Administration recently proposed taking on an $80 million dollar loan to help cover the $166 million budget shortfall. What are your thoughts on this approach to managing the budget shortfall?

I actually think it’s a very reasonable part of the overall portfolio of steps that we’re taking. So, we’re not borrowing the entire amount, we are tightening our belts to get at most of the problem. But a lot of the budget shortfall comes from what we would call internally auxiliary units [Gopher Athletics, housing and dining], and auxiliary units are units that generate revenue to cover their own budget. The one everyone is talking about is athletics. … They generate revenue and then cover their own budget. Because of the cancellation of March Madness and of course everything that’s happened with fall sports, their revenue was very abruptly and deeply affected, but it should return. For them to take a loan on their own that they pay back from their revenue, this is not money coming out of the University to pay for athletics. This is the university helping athletics borrow their own money to cover their shortfall.

At the Board of Regents meeting held last week, UMPD Police Chief Matt Clark discussed the need and desire for body cameras for UMPD officers. What are your thoughts on this request? Will we see these implemented anytime in the near future?

I support the request, we have to work through the budget on it. It’s not a huge amount of money, but it’s money that we did not have budgeted. In these times, we’re very conscientious about every penny, but I don’t see why we wouldn’t be able to do it. If not in this semester, then as we go through the budget cycle over the summer.

It’s important to note [Clark has] been asking for [body cameras] since before I was president. The urgency didn’t have it percolate up through the budget the way it is now.

Reflecting on the past semester, is there anything you feel you’ve “gotten wrong” and what have you learned from it?

I don’t want to call this a mistake, because I do think it was the right thing to do, but I know that the delays at the very beginning of the semester and the suddenness of that were very disruptive.
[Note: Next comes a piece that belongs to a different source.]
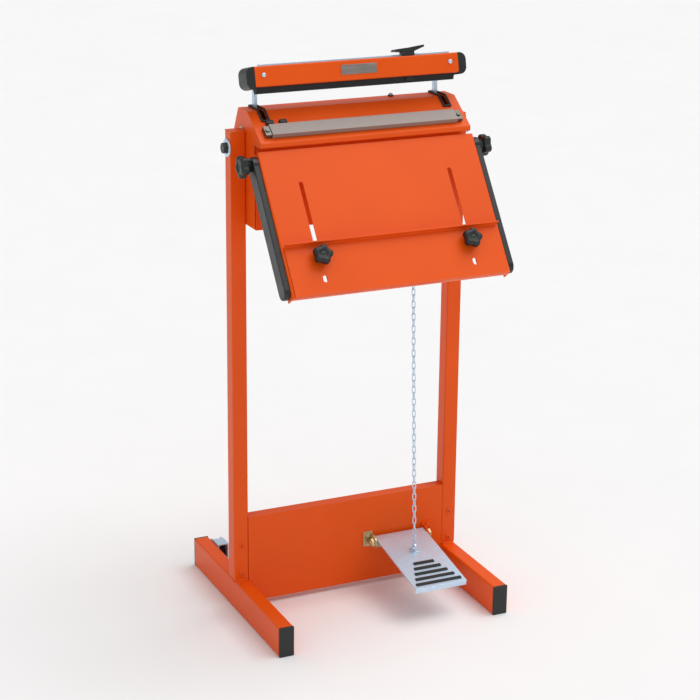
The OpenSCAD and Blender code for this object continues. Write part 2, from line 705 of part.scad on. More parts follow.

What I wish is that we could have seen that coming sooner, so that it wouldn’t have been so sudden. I know, having moved a child in and having had the date changed, how disruptive and just upsetting that was. I would call it a point of sadness, more than a mistake. But it’s still something that we’re thinking about a lot as we plan for the spring semester.

Based on what you’ve learned throughout fall semester, is there anything the University or administration plans to do or approach differently in the spring?

One of the biggest areas of discussion during the fall was the testing and a lot of difference of opinion and even amongst the deepest scientists about what is the best way to have a testing program on a campus. There were many people that disagreed with our approach, but it was one of the approaches that was scientifically recommended, and we followed it and we stayed consistent with it. We think it went well under the circumstances, but part of the reason that was the approach at the time was because the availability of tests was very low. … Tests are much more widely available now. By the time we restart for spring, we would expect our testing protocols to be different and for testing to be more and more available, easier and easier to get at.